The capacity of genetically modified yeasts to ferment diverse substrates makes them a tool of choice in diverse industrial processes, particularly in the production of ethanol from lignocellulose biomass. Alcoholic fermentation is the process yeasts use in anaerobic media during which sugars are transformed into alcohol. The yeast Saccharomyces cerevisiae, also know as “baker's yeast,” remains the microorganism used most often for alcoholic fermentation.
However, some fermentation inhibitors are found naturally in these substrates and negatively impact ethanol production. This is in particular the case for weak organic acids, particularly for acetic acid, a degradation product of hemicellulose. When yeasts are confronted with the presence of organic acid in their environment, they block their cellular cycle to be able to prepare to react to this new abiotic stress. The fermentation only starts once the cellular resistance machinery is in place. The presence of a weak organic acid accordingly has the consequence of delaying the initiation of the fermentation on glucose, thereby increasing production costs.
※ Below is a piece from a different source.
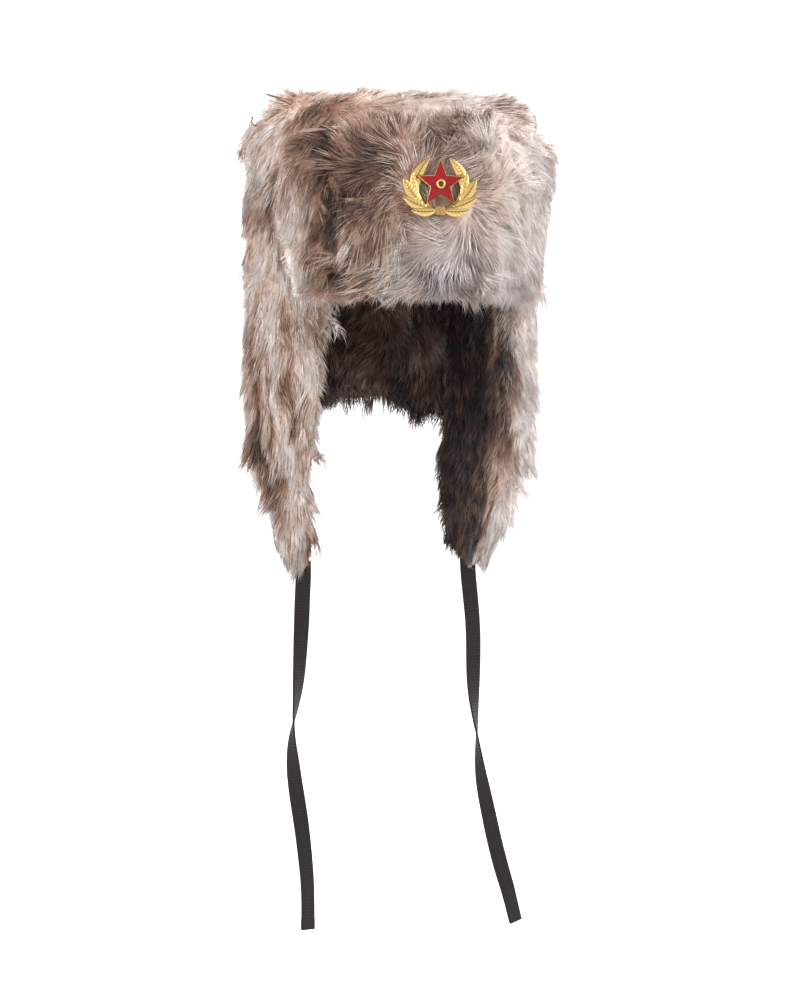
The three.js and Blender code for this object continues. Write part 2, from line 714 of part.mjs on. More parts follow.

The problem related to acetic acid is all the more crucial since it is a very powerful inhibitor for alcoholic fermentation by yeasts and it is found in high concentrations in some fermentation media.
Various means have been described to attempt to counter the effect of fermentation inhibitors, such as for instance detoxifying the fermentation medium, or adapting yeasts to fermentation inhibitors by acclimation or genetic modification. In the case of acetic acid, detoxifying the fermentation medium is a difficult option to implement, particularly industrially. It is therefore necessary to attempt to modify the yeasts themselves.
In this context, the acclimation of yeasts can be achieved by adding the inhibitor into the culture medium, preferably at increasing doses. However, it has been observed that yeast adaptation according to this method is only transient, and disappears quickly when they are again cultivated in a medium devoid of inhibitor. So the method proves to be of little industrial interest, as there phenotypically stable strains are necessary.
In the case of sensitivity to acetic acid, only the genetic modification of yeasts can therefore be envisaged. This can be done either by modification by genetic engineering, targeting specific genes, or classically by crossing strains of interest. Currently, the molecular mechanisms related to the sensitivity or on the contrary the resistance to acetic acid are poorly understood, and insufficient for the methods targeted by genetic engineering.
Accordingly, the method of choice to improve resistance to acetic acid remains yielding yeasts by crossing. However, even though some methods have yielded acetic-acid resistant yeast strains, these are by definition random and cannot guarantee success.
Document WO 2013/178915 describes crossing processes for yeast strains that allow the production of yeasts that can metabolize glucose and are acetic-acid resistant. This method consists in crossing the yeast strain filed at the CNCM under the number I-4538 with the yeast strain filed at the CNCM under the number I-4627, then in selecting a hybrid that can metabolize xylose and, independently, resist acetic acid during the fermentation of glucose.
This hybridization method relies on the capacity of yeasts to reproduce either asexually, or sexually, according to the culture conditions in particular.
Yeast S. cerevisiae is an organism with a haplodiplontic reproductive cycle, i.e. an organism capable of actively multiplying both in the haploid and the polyploid, for example diploid, state.
As long as the medium is favorable, polyploid yeasts are capable of vegetative multiplication by sprouting giving rise to polyploid yeasts. In the case of a medium poor in nitrogen-containing nutrients and containing only a non-fermentable carbon source (for example glycerol, acetate, etc.), the heterozygote cells for the Mat locus enter into meosis and form yeasts having lower ploidy (spores or segregants) by a mechanism called sporulation.
Segregants can multiply by sprouting, giving yeasts having the same genome. Among haploid yeasts two opposing sexual signs are distinguished, called MATa and MATα. Two haploid spores with opposite sexual type can fertilize to yield a diploid yeast.
The haplodiplontic cycle for S. cerevisiae has been widely used to cross sexually compatible segregants (MATa and MATα), particularly in the method called random recombination from mass sporulation and hybridization. In a classic manner, two parental diploid strains (different from the genomic point of view) are used. The sporulation of parental diploid strains is typically induced by cultivating them in conditions where the nitrogen supply is limited and only in the presence of a non-fermentable carbon source. The meiosis operating during this step leads to a genetic cross-fertilization, creating spores with varied genotype. The spores (haploid) obtained for each of the parental strains are then put in contact, to produce diploid (hybrid) strains by fusion. This last step is called the hybridization step.
This method is interesting in that it allows the creation of genetic cross-fertilization from which interesting phenotype traits can emerge. It does however require a step of selecting hybrids on the basis of desired phenotype traits. As an example, in the case of strictly diploid parental strains each presenting a phenotype trait borne by 10 genes, the probability of obtaining the hybrid of interest is estimated at 1/2.097.106. The final selection step is tedious, long and expensive, especially.
Therefore an obvious need exists for improved production methods for acetic-acid resistant yeast strains.